→ **Collected material**
= = = = = = =
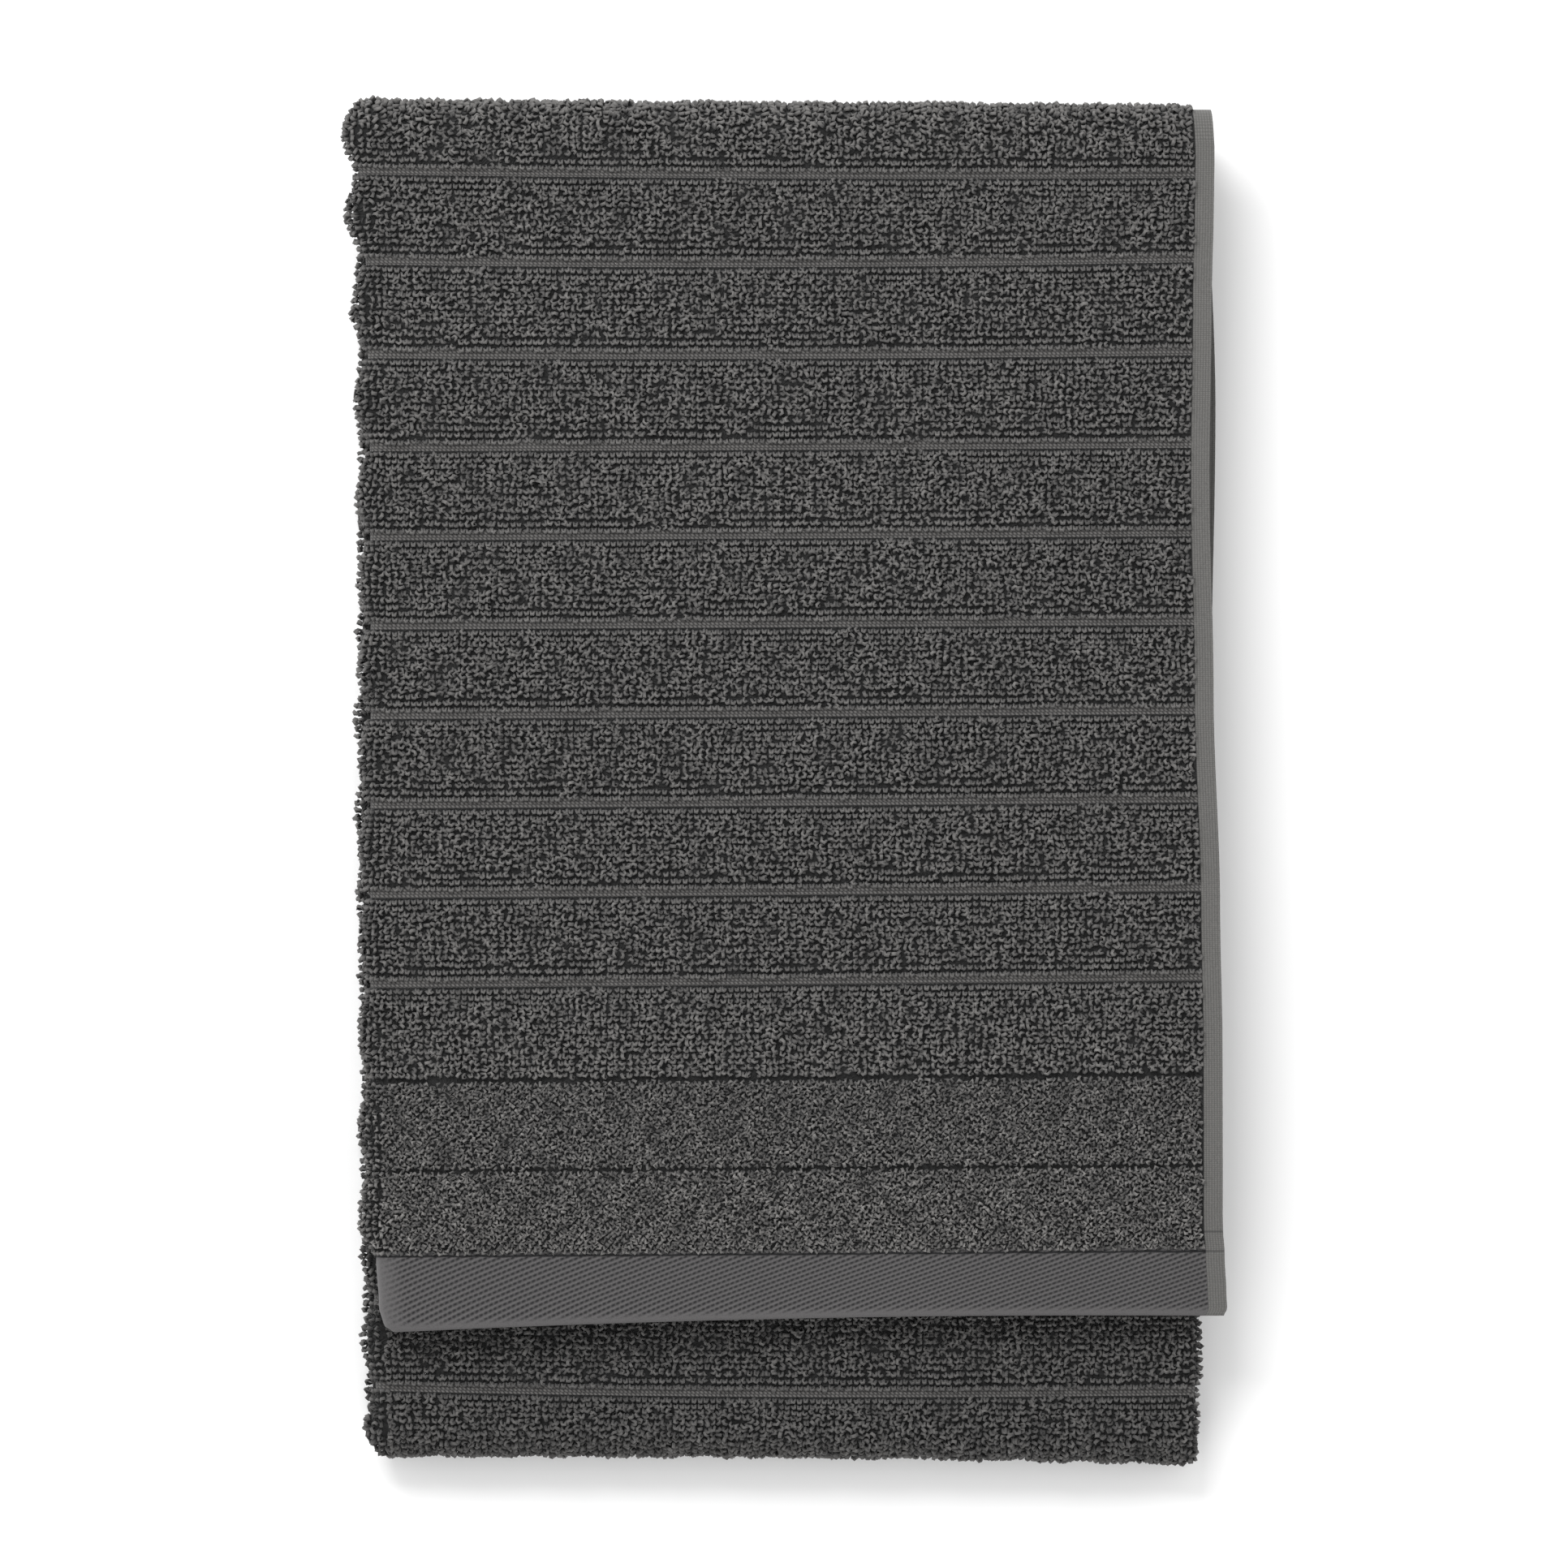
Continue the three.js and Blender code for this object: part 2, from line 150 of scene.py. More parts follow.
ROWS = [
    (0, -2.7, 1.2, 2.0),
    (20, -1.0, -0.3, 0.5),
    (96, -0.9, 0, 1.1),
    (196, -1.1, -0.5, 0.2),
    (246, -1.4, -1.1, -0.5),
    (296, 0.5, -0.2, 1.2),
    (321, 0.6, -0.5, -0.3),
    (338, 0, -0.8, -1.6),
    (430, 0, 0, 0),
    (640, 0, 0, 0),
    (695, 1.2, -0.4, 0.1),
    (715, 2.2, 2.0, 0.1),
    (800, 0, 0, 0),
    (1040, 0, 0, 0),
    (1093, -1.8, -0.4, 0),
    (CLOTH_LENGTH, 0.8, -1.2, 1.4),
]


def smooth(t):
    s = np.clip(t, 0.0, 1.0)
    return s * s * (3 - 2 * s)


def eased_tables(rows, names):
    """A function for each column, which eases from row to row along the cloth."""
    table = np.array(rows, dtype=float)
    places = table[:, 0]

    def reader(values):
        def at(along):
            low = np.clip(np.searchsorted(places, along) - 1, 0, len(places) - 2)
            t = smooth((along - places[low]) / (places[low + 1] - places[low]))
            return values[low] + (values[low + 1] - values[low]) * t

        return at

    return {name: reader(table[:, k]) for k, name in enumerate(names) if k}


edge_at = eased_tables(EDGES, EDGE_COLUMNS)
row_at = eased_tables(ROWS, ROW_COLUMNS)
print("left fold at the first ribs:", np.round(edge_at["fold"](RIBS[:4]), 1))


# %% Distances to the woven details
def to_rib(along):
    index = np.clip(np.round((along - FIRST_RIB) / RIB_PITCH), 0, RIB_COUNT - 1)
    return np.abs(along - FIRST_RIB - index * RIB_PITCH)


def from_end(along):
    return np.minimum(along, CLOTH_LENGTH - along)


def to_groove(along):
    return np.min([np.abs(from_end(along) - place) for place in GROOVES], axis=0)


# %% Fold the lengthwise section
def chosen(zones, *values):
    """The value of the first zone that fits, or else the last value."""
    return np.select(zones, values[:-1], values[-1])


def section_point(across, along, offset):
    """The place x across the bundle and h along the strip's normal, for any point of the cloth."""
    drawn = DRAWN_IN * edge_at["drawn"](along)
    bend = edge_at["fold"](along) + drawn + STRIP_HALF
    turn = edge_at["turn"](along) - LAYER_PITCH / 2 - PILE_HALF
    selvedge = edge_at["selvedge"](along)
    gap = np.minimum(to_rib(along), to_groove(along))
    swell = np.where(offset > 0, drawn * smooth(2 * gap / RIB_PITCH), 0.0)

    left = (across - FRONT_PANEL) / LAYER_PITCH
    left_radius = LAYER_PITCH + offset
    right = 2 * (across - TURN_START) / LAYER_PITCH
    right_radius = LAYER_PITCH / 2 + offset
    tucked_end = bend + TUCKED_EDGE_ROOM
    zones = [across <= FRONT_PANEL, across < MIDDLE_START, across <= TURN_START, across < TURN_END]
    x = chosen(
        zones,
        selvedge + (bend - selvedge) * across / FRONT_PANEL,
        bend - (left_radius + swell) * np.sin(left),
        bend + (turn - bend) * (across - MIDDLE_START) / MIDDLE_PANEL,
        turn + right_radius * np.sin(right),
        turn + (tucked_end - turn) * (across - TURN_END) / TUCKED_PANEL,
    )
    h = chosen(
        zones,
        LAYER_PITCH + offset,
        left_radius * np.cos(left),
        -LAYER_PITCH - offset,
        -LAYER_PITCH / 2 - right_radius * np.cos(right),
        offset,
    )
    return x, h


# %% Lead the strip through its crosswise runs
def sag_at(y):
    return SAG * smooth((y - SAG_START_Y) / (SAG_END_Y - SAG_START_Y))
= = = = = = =
→ **Goal**
Print all the data exactly.

→ **Task output**
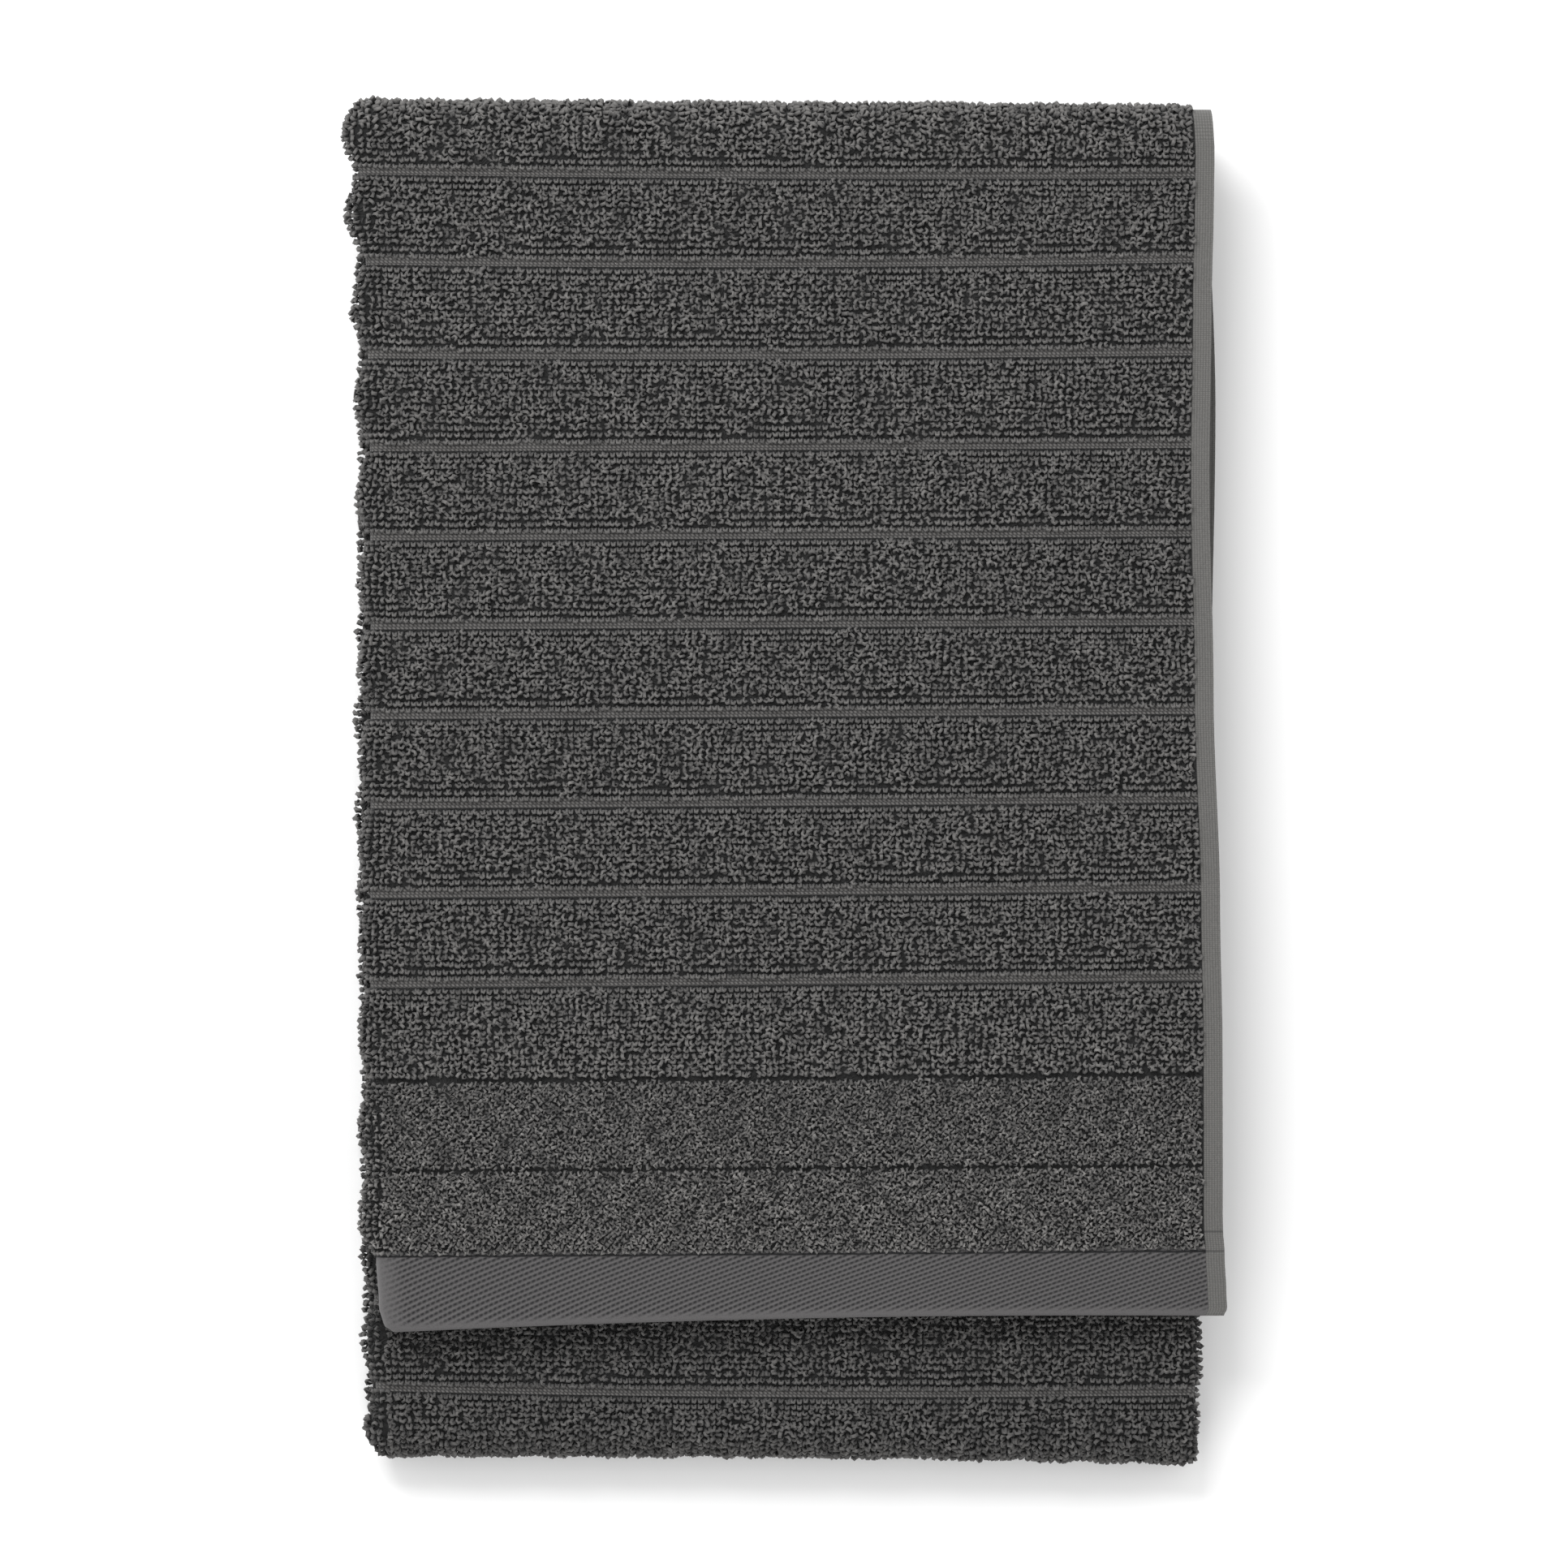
Continue the three.js and Blender code for this object: part 2, from line 150 of scene.py. More parts follow.
ROWS = [
    (0, -2.7, 1.2, 2.0),
    (20, -1.0, -0.3, 0.5),
    (96, -0.9, 0, 1.1),
    (196, -1.1, -0.5, 0.2),
    (246, -1.4, -1.1, -0.5),
    (296, 0.5, -0.2, 1.2),
    (321, 0.6, -0.5, -0.3),
    (338, 0, -0.8, -1.6),
    (430, 0, 0, 0),
    (640, 0, 0, 0),
    (695, 1.2, -0.4, 0.1),
    (715, 2.2, 2.0, 0.1),
    (800, 0, 0, 0),
    (1040, 0, 0, 0),
    (1093, -1.8, -0.4, 0),
    (CLOTH_LENGTH, 0.8, -1.2, 1.4),
]


def smooth(t):
    s = np.clip(t, 0.0, 1.0)
    return s * s * (3 - 2 * s)


def eased_tables(rows, names):
    """A function for each column, which eases from row to row along the cloth."""
    table = np.array(rows, dtype=float)
    places = table[:, 0]

    def reader(values):
        def at(along):
            low = np.clip(np.searchsorted(places, along) - 1, 0, len(places) - 2)
            t = smooth((along - places[low]) / (places[low + 1] - places[low]))
            return values[low] + (values[low + 1] - values[low]) * t

        return at

    return {name: reader(table[:, k]) for k, name in enumerate(names) if k}


edge_at = eased_tables(EDGES, EDGE_COLUMNS)
row_at = eased_tables(ROWS, ROW_COLUMNS)
print("left fold at the first ribs:", np.round(edge_at["fold"](RIBS[:4]), 1))


# %% Distances to the woven details
def to_rib(along):
    index = np.clip(np.round((along - FIRST_RIB) / RIB_PITCH), 0, RIB_COUNT - 1)
    return np.abs(along - FIRST_RIB - index * RIB_PITCH)


def from_end(along):
    return np.minimum(along, CLOTH_LENGTH - along)


def to_groove(along):
    return np.min([np.abs(from_end(along) - place) for place in GROOVES], axis=0)


# %% Fold the lengthwise section
def chosen(zones, *values):
    """The value of the first zone that fits, or else the last value."""
    return np.select(zones, values[:-1], values[-1])


def section_point(across, along, offset):
    """The place x across the bundle and h along the strip's normal, for any point of the cloth."""
    drawn = DRAWN_IN * edge_at["drawn"](along)
    bend = edge_at["fold"](along) + drawn + STRIP_HALF
    turn = edge_at["turn"](along) - LAYER_PITCH / 2 - PILE_HALF
    selvedge = edge_at["selvedge"](along)
    gap = np.minimum(to_rib(along), to_groove(along))
    swell = np.where(offset > 0, drawn * smooth(2 * gap / RIB_PITCH), 0.0)

    left = (across - FRONT_PANEL) / LAYER_PITCH
    left_radius = LAYER_PITCH + offset
    right = 2 * (across - TURN_START) / LAYER_PITCH
    right_radius = LAYER_PITCH / 2 + offset
    tucked_end = bend + TUCKED_EDGE_ROOM
    zones = [across <= FRONT_PANEL, across < MIDDLE_START, across <= TURN_START, across < TURN_END]
    x = chosen(
        zones,
        selvedge + (bend - selvedge) * across / FRONT_PANEL,
        bend - (left_radius + swell) * np.sin(left),
        bend + (turn - bend) * (across - MIDDLE_START) / MIDDLE_PANEL,
        turn + right_radius * np.sin(right),
        turn + (tucked_end - turn) * (across - TURN_END) / TUCKED_PANEL,
    )
    h = chosen(
        zones,
        LAYER_PITCH + offset,
        left_radius * np.cos(left),
        -LAYER_PITCH - offset,
        -LAYER_PITCH / 2 - right_radius * np.cos(right),
        offset,
    )
    return x, h


# %% Lead the strip through its crosswise runs
def sag_at(y):
    return SAG * smooth((y - SAG_START_Y) / (SAG_END_Y - SAG_START_Y))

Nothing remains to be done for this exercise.